→ **TASK REQUIREMENTS**:
Give every entry again, word for word and in full.

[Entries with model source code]
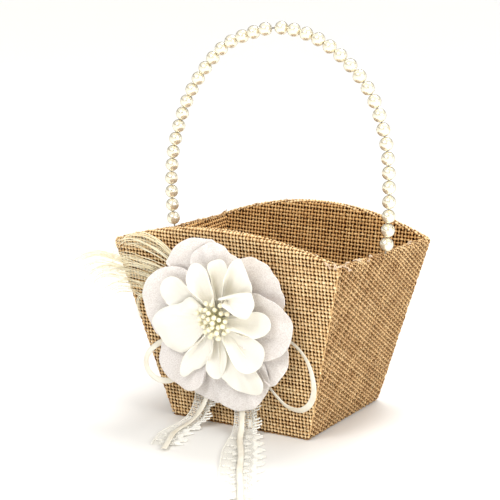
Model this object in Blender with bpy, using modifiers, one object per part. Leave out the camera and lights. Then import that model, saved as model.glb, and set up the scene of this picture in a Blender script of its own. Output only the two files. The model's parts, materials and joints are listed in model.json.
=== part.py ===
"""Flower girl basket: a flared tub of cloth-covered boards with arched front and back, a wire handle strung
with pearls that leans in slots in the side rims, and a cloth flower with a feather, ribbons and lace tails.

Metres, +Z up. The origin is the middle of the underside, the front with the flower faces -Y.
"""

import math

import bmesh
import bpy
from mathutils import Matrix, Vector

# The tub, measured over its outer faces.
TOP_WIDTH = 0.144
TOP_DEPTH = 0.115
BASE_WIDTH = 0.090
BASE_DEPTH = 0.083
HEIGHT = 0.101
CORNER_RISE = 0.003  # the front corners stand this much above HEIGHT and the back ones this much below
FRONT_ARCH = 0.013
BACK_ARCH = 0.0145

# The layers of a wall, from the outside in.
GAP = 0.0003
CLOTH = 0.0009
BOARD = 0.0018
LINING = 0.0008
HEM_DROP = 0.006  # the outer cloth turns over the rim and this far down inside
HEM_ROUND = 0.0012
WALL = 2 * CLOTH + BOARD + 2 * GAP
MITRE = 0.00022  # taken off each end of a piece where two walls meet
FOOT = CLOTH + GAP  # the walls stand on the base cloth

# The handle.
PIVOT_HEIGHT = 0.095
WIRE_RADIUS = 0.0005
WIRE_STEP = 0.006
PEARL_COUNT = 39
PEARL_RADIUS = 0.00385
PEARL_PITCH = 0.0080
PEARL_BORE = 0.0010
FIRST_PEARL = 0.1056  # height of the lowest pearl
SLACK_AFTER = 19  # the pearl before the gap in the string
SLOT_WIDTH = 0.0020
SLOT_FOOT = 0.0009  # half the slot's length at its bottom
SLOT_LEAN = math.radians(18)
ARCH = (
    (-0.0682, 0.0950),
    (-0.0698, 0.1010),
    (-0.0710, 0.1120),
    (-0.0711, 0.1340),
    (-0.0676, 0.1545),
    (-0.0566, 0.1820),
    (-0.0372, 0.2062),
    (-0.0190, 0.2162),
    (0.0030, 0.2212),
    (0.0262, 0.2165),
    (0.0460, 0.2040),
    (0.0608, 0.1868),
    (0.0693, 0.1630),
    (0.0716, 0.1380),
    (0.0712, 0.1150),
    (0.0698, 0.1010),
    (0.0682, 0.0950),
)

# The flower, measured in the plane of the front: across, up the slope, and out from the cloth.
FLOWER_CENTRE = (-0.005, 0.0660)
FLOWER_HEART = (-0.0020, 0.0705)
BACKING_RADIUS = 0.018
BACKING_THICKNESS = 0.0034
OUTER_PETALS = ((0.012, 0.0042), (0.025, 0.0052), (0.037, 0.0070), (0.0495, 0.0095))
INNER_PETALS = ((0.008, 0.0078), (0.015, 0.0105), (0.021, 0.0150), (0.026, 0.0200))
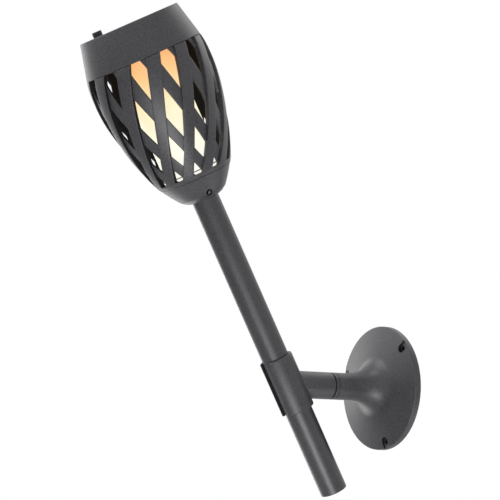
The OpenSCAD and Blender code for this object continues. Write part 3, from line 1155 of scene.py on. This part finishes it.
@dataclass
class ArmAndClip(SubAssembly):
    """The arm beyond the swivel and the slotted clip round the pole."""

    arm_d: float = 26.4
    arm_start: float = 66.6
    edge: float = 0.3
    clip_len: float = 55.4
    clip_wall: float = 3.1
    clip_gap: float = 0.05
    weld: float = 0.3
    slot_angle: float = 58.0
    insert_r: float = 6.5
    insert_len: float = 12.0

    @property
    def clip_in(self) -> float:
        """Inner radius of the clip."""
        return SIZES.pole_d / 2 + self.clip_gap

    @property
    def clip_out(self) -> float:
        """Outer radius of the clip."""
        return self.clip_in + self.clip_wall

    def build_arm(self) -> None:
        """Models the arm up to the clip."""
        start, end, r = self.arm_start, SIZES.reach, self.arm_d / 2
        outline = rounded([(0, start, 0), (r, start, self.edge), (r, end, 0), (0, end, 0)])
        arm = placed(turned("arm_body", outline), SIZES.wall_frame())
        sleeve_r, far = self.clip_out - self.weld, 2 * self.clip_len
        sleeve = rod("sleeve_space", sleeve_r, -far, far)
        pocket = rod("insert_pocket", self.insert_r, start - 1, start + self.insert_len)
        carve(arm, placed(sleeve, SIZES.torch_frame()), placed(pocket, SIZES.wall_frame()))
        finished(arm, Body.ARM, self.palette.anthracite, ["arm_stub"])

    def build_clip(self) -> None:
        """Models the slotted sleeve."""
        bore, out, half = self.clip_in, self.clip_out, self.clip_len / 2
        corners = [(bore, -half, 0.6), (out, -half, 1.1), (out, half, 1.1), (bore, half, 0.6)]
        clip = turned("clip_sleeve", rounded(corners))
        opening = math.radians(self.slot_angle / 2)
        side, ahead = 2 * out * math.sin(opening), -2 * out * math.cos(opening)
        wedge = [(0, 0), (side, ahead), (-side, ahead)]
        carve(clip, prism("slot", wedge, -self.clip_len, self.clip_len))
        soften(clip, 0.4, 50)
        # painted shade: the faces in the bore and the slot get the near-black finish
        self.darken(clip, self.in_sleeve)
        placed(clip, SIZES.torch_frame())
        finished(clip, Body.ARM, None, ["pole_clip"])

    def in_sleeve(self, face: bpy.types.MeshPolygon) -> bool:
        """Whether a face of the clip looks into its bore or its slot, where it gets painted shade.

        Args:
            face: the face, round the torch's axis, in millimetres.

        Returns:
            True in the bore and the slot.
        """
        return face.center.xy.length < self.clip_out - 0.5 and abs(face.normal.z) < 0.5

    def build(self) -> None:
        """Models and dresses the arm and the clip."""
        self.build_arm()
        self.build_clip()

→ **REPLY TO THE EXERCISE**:
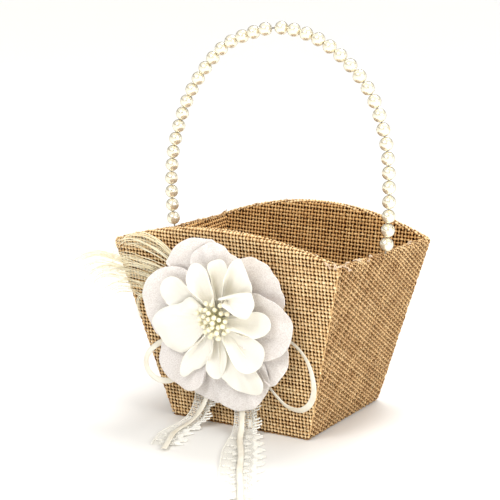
Model this object in Blender with bpy, using modifiers, one object per part. Leave out the camera and lights. Then import that model, saved as model.glb, and set up the scene of this picture in a Blender script of its own. Output only the two files. The model's parts, materials and joints are listed in model.json.
=== part.py ===
"""Flower girl basket: a flared tub of cloth-covered boards with arched front and back, a wire handle strung
with pearls that leans in slots in the side rims, and a cloth flower with a feather, ribbons and lace tails.

Metres, +Z up. The origin is the middle of the underside, the front with the flower faces -Y.
"""

import math

import bmesh
import bpy
from mathutils import Matrix, Vector

# The tub, measured over its outer faces.
TOP_WIDTH = 0.144
TOP_DEPTH = 0.115
BASE_WIDTH = 0.090
BASE_DEPTH = 0.083
HEIGHT = 0.101
CORNER_RISE = 0.003  # the front corners stand this much above HEIGHT and the back ones this much below
FRONT_ARCH = 0.013
BACK_ARCH = 0.0145

# The layers of a wall, from the outside in.
GAP = 0.0003
CLOTH = 0.0009
BOARD = 0.0018
LINING = 0.0008
HEM_DROP = 0.006  # the outer cloth turns over the rim and this far down inside
HEM_ROUND = 0.0012
WALL = 2 * CLOTH + BOARD + 2 * GAP
MITRE = 0.00022  # taken off each end of a piece where two walls meet
FOOT = CLOTH + GAP  # the walls stand on the base cloth

# The handle.
PIVOT_HEIGHT = 0.095
WIRE_RADIUS = 0.0005
WIRE_STEP = 0.006
PEARL_COUNT = 39
PEARL_RADIUS = 0.00385
PEARL_PITCH = 0.0080
PEARL_BORE = 0.0010
FIRST_PEARL = 0.1056  # height of the lowest pearl
SLACK_AFTER = 19  # the pearl before the gap in the string
SLOT_WIDTH = 0.0020
SLOT_FOOT = 0.0009  # half the slot's length at its bottom
SLOT_LEAN = math.radians(18)
ARCH = (
    (-0.0682, 0.0950),
    (-0.0698, 0.1010),
    (-0.0710, 0.1120),
    (-0.0711, 0.1340),
    (-0.0676, 0.1545),
    (-0.0566, 0.1820),
    (-0.0372, 0.2062),
    (-0.0190, 0.2162),
    (0.0030, 0.2212),
    (0.0262, 0.2165),
    (0.0460, 0.2040),
    (0.0608, 0.1868),
    (0.0693, 0.1630),
    (0.0716, 0.1380),
    (0.0712, 0.1150),
    (0.0698, 0.1010),
    (0.0682, 0.0950),
)

# The flower, measured in the plane of the front: across, up the slope, and out from the cloth.
FLOWER_CENTRE = (-0.005, 0.0660)
FLOWER_HEART = (-0.0020, 0.0705)
BACKING_RADIUS = 0.018
BACKING_THICKNESS = 0.0034
OUTER_PETALS = ((0.012, 0.0042), (0.025, 0.0052), (0.037, 0.0070), (0.0495, 0.0095))
INNER_PETALS = ((0.008, 0.0078), (0.015, 0.0105), (0.021, 0.0150), (0.026, 0.0200))
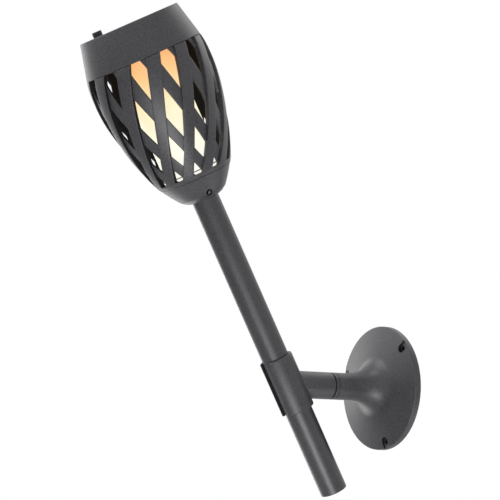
The OpenSCAD and Blender code for this object continues. Write part 3, from line 1155 of scene.py on. This part finishes it.
@dataclass
class ArmAndClip(SubAssembly):
    """The arm beyond the swivel and the slotted clip round the pole."""

    arm_d: float = 26.4
    arm_start: float = 66.6
    edge: float = 0.3
    clip_len: float = 55.4
    clip_wall: float = 3.1
    clip_gap: float = 0.05
    weld: float = 0.3
    slot_angle: float = 58.0
    insert_r: float = 6.5
    insert_len: float = 12.0

    @property
    def clip_in(self) -> float:
        """Inner radius of the clip."""
        return SIZES.pole_d / 2 + self.clip_gap

    @property
    def clip_out(self) -> float:
        """Outer radius of the clip."""
        return self.clip_in + self.clip_wall

    def build_arm(self) -> None:
        """Models the arm up to the clip."""
        start, end, r = self.arm_start, SIZES.reach, self.arm_d / 2
        outline = rounded([(0, start, 0), (r, start, self.edge), (r, end, 0), (0, end, 0)])
        arm = placed(turned("arm_body", outline), SIZES.wall_frame())
        sleeve_r, far = self.clip_out - self.weld, 2 * self.clip_len
        sleeve = rod("sleeve_space", sleeve_r, -far, far)
        pocket = rod("insert_pocket", self.insert_r, start - 1, start + self.insert_len)
        carve(arm, placed(sleeve, SIZES.torch_frame()), placed(pocket, SIZES.wall_frame()))
        finished(arm, Body.ARM, self.palette.anthracite, ["arm_stub"])

    def build_clip(self) -> None:
        """Models the slotted sleeve."""
        bore, out, half = self.clip_in, self.clip_out, self.clip_len / 2
        corners = [(bore, -half, 0.6), (out, -half, 1.1), (out, half, 1.1), (bore, half, 0.6)]
        clip = turned("clip_sleeve", rounded(corners))
        opening = math.radians(self.slot_angle / 2)
        side, ahead = 2 * out * math.sin(opening), -2 * out * math.cos(opening)
        wedge = [(0, 0), (side, ahead), (-side, ahead)]
        carve(clip, prism("slot", wedge, -self.clip_len, self.clip_len))
        soften(clip, 0.4, 50)
        # painted shade: the faces in the bore and the slot get the near-black finish
        self.darken(clip, self.in_sleeve)
        placed(clip, SIZES.torch_frame())
        finished(clip, Body.ARM, None, ["pole_clip"])

    def in_sleeve(self, face: bpy.types.MeshPolygon) -> bool:
        """Whether a face of the clip looks into its bore or its slot, where it gets painted shade.

        Args:
            face: the face, round the torch's axis, in millimetres.

        Returns:
            True in the bore and the slot.
        """
        return face.center.xy.length < self.clip_out - 0.5 and abs(face.normal.z) < 0.5

    def build(self) -> None:
        """Models and dresses the arm and the clip."""
        self.build_arm()
        self.build_clip()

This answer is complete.